*RECORDS PROVIDED*:
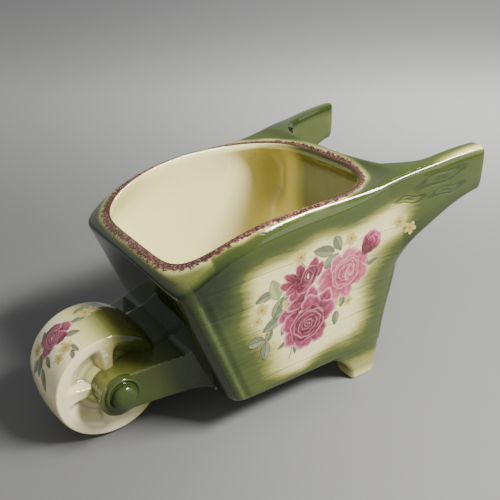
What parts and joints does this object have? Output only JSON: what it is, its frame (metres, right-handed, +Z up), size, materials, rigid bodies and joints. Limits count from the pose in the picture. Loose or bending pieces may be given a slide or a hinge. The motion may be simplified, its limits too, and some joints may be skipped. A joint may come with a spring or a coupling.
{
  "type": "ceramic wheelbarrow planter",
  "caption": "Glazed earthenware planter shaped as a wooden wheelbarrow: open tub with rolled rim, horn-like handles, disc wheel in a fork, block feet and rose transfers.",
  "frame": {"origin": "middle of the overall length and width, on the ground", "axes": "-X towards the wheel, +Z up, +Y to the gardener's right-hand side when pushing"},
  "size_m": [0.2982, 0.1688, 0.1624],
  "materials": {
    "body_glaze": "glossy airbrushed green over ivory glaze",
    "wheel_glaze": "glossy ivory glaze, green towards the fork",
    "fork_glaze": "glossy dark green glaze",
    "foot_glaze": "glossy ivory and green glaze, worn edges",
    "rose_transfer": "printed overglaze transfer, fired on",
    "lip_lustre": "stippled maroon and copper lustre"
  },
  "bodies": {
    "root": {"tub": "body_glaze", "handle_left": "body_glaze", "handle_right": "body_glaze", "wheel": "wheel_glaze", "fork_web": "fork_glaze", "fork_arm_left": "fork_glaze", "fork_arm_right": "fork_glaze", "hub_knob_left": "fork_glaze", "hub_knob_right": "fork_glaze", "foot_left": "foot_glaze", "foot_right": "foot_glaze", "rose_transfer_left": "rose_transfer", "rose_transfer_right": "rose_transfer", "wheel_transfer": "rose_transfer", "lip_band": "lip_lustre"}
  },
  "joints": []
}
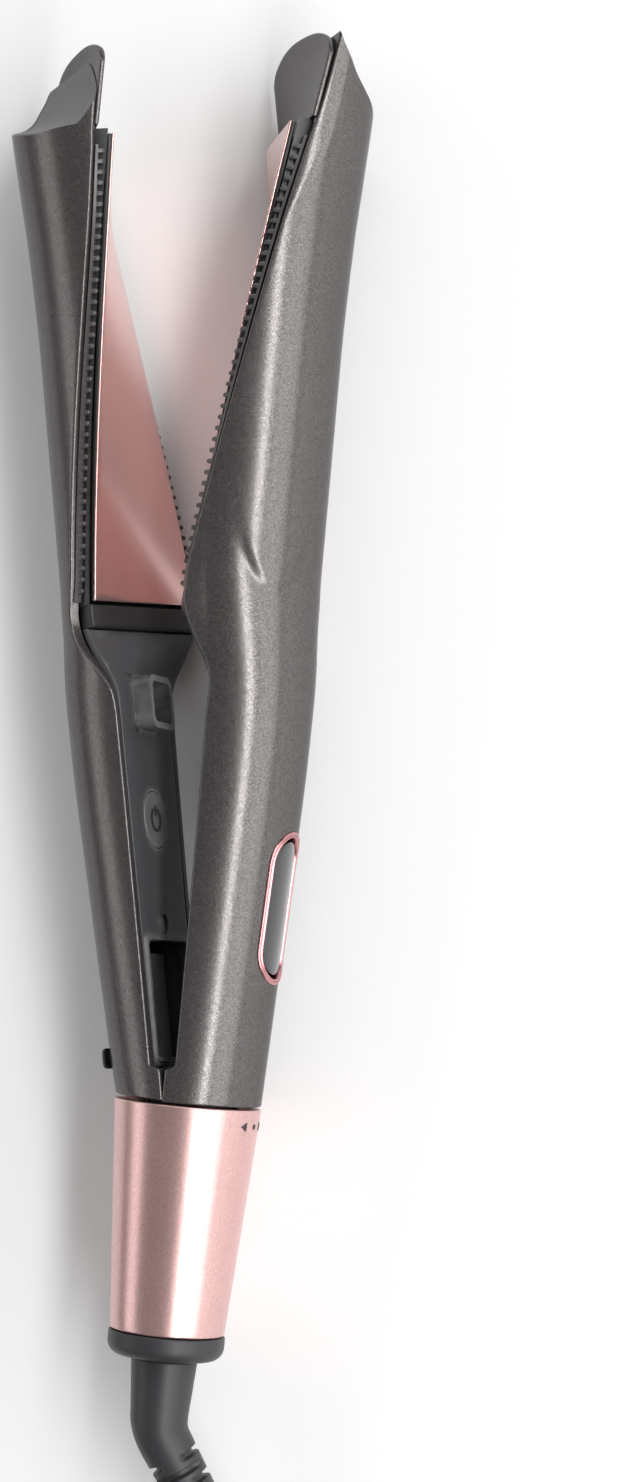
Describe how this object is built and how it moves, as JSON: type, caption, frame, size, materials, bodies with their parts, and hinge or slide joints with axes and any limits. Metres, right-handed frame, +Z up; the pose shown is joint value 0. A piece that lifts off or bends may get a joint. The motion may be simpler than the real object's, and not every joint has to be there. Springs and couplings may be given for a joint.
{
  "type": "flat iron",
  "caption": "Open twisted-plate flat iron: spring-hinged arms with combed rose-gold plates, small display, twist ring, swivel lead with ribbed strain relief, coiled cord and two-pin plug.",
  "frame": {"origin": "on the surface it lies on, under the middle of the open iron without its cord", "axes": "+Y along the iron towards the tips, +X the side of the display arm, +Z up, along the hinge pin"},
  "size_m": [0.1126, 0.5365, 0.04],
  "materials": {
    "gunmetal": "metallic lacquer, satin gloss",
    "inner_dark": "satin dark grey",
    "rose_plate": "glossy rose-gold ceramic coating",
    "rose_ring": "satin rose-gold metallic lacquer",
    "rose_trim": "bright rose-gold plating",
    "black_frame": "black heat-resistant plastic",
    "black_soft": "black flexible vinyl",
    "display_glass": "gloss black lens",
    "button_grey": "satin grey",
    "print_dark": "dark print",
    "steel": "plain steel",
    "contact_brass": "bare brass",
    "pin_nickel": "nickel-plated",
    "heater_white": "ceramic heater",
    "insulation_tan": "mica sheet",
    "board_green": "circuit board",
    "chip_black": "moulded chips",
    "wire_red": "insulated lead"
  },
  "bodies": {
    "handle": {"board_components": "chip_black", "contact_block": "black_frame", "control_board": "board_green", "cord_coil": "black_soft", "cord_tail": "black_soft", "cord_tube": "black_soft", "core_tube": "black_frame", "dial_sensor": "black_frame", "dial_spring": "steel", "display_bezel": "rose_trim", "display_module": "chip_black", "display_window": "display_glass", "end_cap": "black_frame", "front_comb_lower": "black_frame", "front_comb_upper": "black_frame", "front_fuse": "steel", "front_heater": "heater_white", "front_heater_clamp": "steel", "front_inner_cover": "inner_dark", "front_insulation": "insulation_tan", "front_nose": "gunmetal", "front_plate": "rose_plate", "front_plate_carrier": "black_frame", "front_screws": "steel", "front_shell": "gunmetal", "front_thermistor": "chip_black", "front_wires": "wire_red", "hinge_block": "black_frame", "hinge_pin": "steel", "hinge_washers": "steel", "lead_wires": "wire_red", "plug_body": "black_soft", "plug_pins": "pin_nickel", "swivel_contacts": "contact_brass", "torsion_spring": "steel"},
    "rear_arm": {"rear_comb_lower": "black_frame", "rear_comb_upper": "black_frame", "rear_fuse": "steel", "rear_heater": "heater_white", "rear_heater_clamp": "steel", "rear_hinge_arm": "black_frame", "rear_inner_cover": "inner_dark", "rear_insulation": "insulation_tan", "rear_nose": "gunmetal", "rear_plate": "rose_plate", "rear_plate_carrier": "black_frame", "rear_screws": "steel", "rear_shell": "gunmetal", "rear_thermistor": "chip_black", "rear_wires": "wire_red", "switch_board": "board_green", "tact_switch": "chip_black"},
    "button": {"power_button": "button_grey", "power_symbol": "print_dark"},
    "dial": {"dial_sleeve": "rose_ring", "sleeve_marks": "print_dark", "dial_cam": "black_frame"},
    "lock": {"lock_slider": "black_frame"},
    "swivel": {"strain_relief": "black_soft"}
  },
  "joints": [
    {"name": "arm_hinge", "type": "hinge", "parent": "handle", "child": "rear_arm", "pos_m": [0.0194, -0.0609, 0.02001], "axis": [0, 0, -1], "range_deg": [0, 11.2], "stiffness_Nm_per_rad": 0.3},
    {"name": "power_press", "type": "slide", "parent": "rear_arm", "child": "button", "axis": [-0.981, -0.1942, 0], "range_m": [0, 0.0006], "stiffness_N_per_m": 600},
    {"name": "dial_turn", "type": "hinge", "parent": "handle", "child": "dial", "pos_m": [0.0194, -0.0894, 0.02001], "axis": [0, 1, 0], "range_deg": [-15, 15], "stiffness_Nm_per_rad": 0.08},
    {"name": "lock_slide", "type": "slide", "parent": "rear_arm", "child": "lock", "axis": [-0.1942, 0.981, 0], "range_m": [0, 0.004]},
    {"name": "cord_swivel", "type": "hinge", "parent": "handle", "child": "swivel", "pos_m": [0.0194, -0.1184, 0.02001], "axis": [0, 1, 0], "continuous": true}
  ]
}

*WHAT TO WORK ON*:
Print every entry exactly as written.

*THE SOLUTION*:
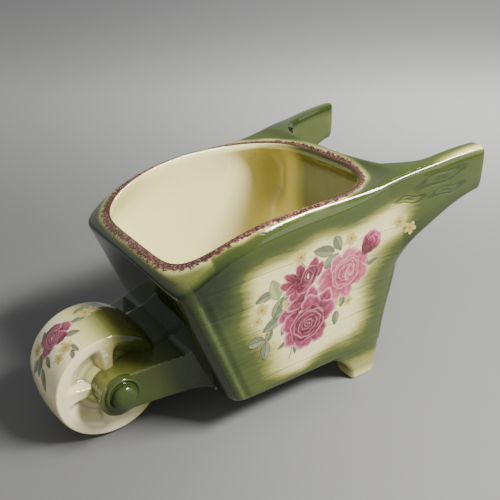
What parts and joints does this object have? Output only JSON: what it is, its frame (metres, right-handed, +Z up), size, materials, rigid bodies and joints. Limits count from the pose in the picture. Loose or bending pieces may be given a slide or a hinge. The motion may be simplified, its limits too, and some joints may be skipped. A joint may come with a spring or a coupling.
{
  "type": "ceramic wheelbarrow planter",
  "caption": "Glazed earthenware planter shaped as a wooden wheelbarrow: open tub with rolled rim, horn-like handles, disc wheel in a fork, block feet and rose transfers.",
  "frame": {"origin": "middle of the overall length and width, on the ground", "axes": "-X towards the wheel, +Z up, +Y to the gardener's right-hand side when pushing"},
  "size_m": [0.2982, 0.1688, 0.1624],
  "materials": {
    "body_glaze": "glossy airbrushed green over ivory glaze",
    "wheel_glaze": "glossy ivory glaze, green towards the fork",
    "fork_glaze": "glossy dark green glaze",
    "foot_glaze": "glossy ivory and green glaze, worn edges",
    "rose_transfer": "printed overglaze transfer, fired on",
    "lip_lustre": "stippled maroon and copper lustre"
  },
  "bodies": {
    "root": {"tub": "body_glaze", "handle_left": "body_glaze", "handle_right": "body_glaze", "wheel": "wheel_glaze", "fork_web": "fork_glaze", "fork_arm_left": "fork_glaze", "fork_arm_right": "fork_glaze", "hub_knob_left": "fork_glaze", "hub_knob_right": "fork_glaze", "foot_left": "foot_glaze", "foot_right": "foot_glaze", "rose_transfer_left": "rose_transfer", "rose_transfer_right": "rose_transfer", "wheel_transfer": "rose_transfer", "lip_band": "lip_lustre"}
  },
  "joints": []
}
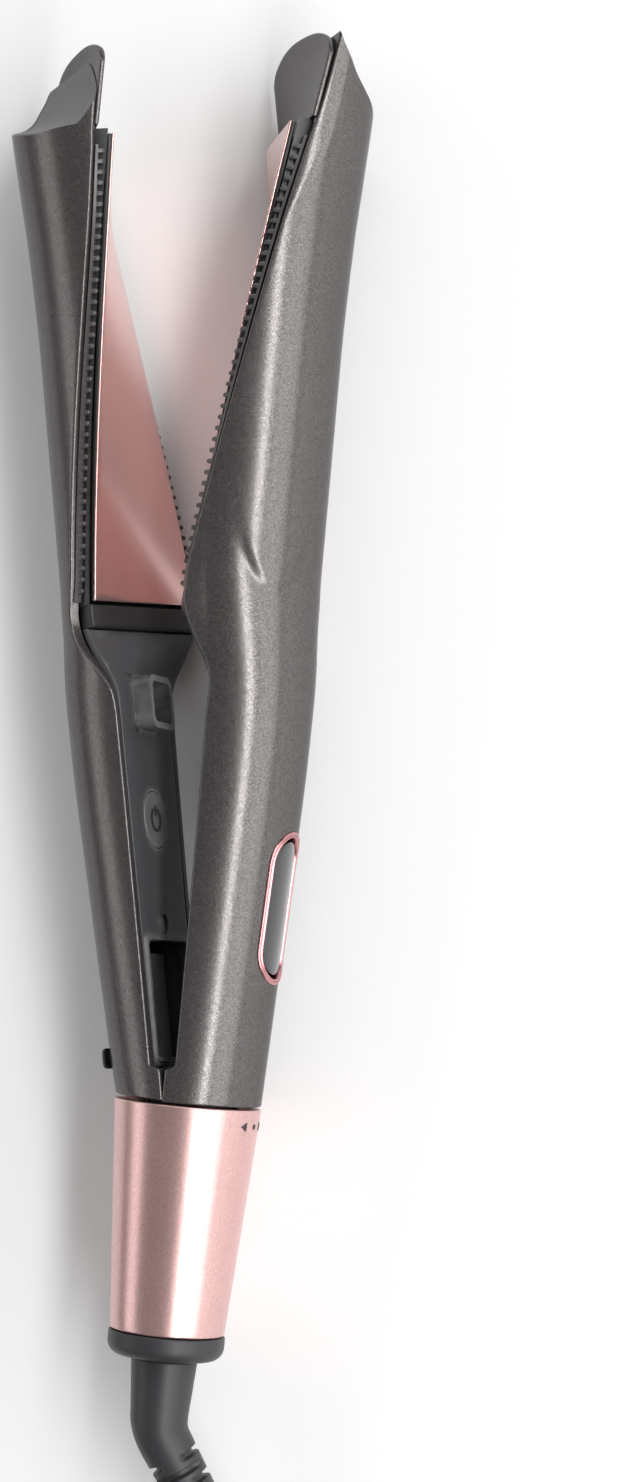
Describe how this object is built and how it moves, as JSON: type, caption, frame, size, materials, bodies with their parts, and hinge or slide joints with axes and any limits. Metres, right-handed frame, +Z up; the pose shown is joint value 0. A piece that lifts off or bends may get a joint. The motion may be simpler than the real object's, and not every joint has to be there. Springs and couplings may be given for a joint.
{
  "type": "flat iron",
  "caption": "Open twisted-plate flat iron: spring-hinged arms with combed rose-gold plates, small display, twist ring, swivel lead with ribbed strain relief, coiled cord and two-pin plug.",
  "frame": {"origin": "on the surface it lies on, under the middle of the open iron without its cord", "axes": "+Y along the iron towards the tips, +X the side of the display arm, +Z up, along the hinge pin"},
  "size_m": [0.1126, 0.5365, 0.04],
  "materials": {
    "gunmetal": "metallic lacquer, satin gloss",
    "inner_dark": "satin dark grey",
    "rose_plate": "glossy rose-gold ceramic coating",
    "rose_ring": "satin rose-gold metallic lacquer",
    "rose_trim": "bright rose-gold plating",
    "black_frame": "black heat-resistant plastic",
    "black_soft": "black flexible vinyl",
    "display_glass": "gloss black lens",
    "button_grey": "satin grey",
    "print_dark": "dark print",
    "steel": "plain steel",
    "contact_brass": "bare brass",
    "pin_nickel": "nickel-plated",
    "heater_white": "ceramic heater",
    "insulation_tan": "mica sheet",
    "board_green": "circuit board",
    "chip_black": "moulded chips",
    "wire_red": "insulated lead"
  },
  "bodies": {
    "handle": {"board_components": "chip_black", "contact_block": "black_frame", "control_board": "board_green", "cord_coil": "black_soft", "cord_tail": "black_soft", "cord_tube": "black_soft", "core_tube": "black_frame", "dial_sensor": "black_frame", "dial_spring": "steel", "display_bezel": "rose_trim", "display_module": "chip_black", "display_window": "display_glass", "end_cap": "black_frame", "front_comb_lower": "black_frame", "front_comb_upper": "black_frame", "front_fuse": "steel", "front_heater": "heater_white", "front_heater_clamp": "steel", "front_inner_cover": "inner_dark", "front_insulation": "insulation_tan", "front_nose": "gunmetal", "front_plate": "rose_plate", "front_plate_carrier": "black_frame", "front_screws": "steel", "front_shell": "gunmetal", "front_thermistor": "chip_black", "front_wires": "wire_red", "hinge_block": "black_frame", "hinge_pin": "steel", "hinge_washers": "steel", "lead_wires": "wire_red", "plug_body": "black_soft", "plug_pins": "pin_nickel", "swivel_contacts": "contact_brass", "torsion_spring": "steel"},
    "rear_arm": {"rear_comb_lower": "black_frame", "rear_comb_upper": "black_frame", "rear_fuse": "steel", "rear_heater": "heater_white", "rear_heater_clamp": "steel", "rear_hinge_arm": "black_frame", "rear_inner_cover": "inner_dark", "rear_insulation": "insulation_tan", "rear_nose": "gunmetal", "rear_plate": "rose_plate", "rear_plate_carrier": "black_frame", "rear_screws": "steel", "rear_shell": "gunmetal", "rear_thermistor": "chip_black", "rear_wires": "wire_red", "switch_board": "board_green", "tact_switch": "chip_black"},
    "button": {"power_button": "button_grey", "power_symbol": "print_dark"},
    "dial": {"dial_sleeve": "rose_ring", "sleeve_marks": "print_dark", "dial_cam": "black_frame"},
    "lock": {"lock_slider": "black_frame"},
    "swivel": {"strain_relief": "black_soft"}
  },
  "joints": [
    {"name": "arm_hinge", "type": "hinge", "parent": "handle", "child": "rear_arm", "pos_m": [0.0194, -0.0609, 0.02001], "axis": [0, 0, -1], "range_deg": [0, 11.2], "stiffness_Nm_per_rad": 0.3},
    {"name": "power_press", "type": "slide", "parent": "rear_arm", "child": "button", "axis": [-0.981, -0.1942, 0], "range_m": [0, 0.0006], "stiffness_N_per_m": 600},
    {"name": "dial_turn", "type": "hinge", "parent": "handle", "child": "dial", "pos_m": [0.0194, -0.0894, 0.02001], "axis": [0, 1, 0], "range_deg": [-15, 15], "stiffness_Nm_per_rad": 0.08},
    {"name": "lock_slide", "type": "slide", "parent": "rear_arm", "child": "lock", "axis": [-0.1942, 0.981, 0], "range_m": [0, 0.004]},
    {"name": "cord_swivel", "type": "hinge", "parent": "handle", "child": "swivel", "pos_m": [0.0194, -0.1184, 0.02001], "axis": [0, 1, 0], "continuous": true}
  ]
}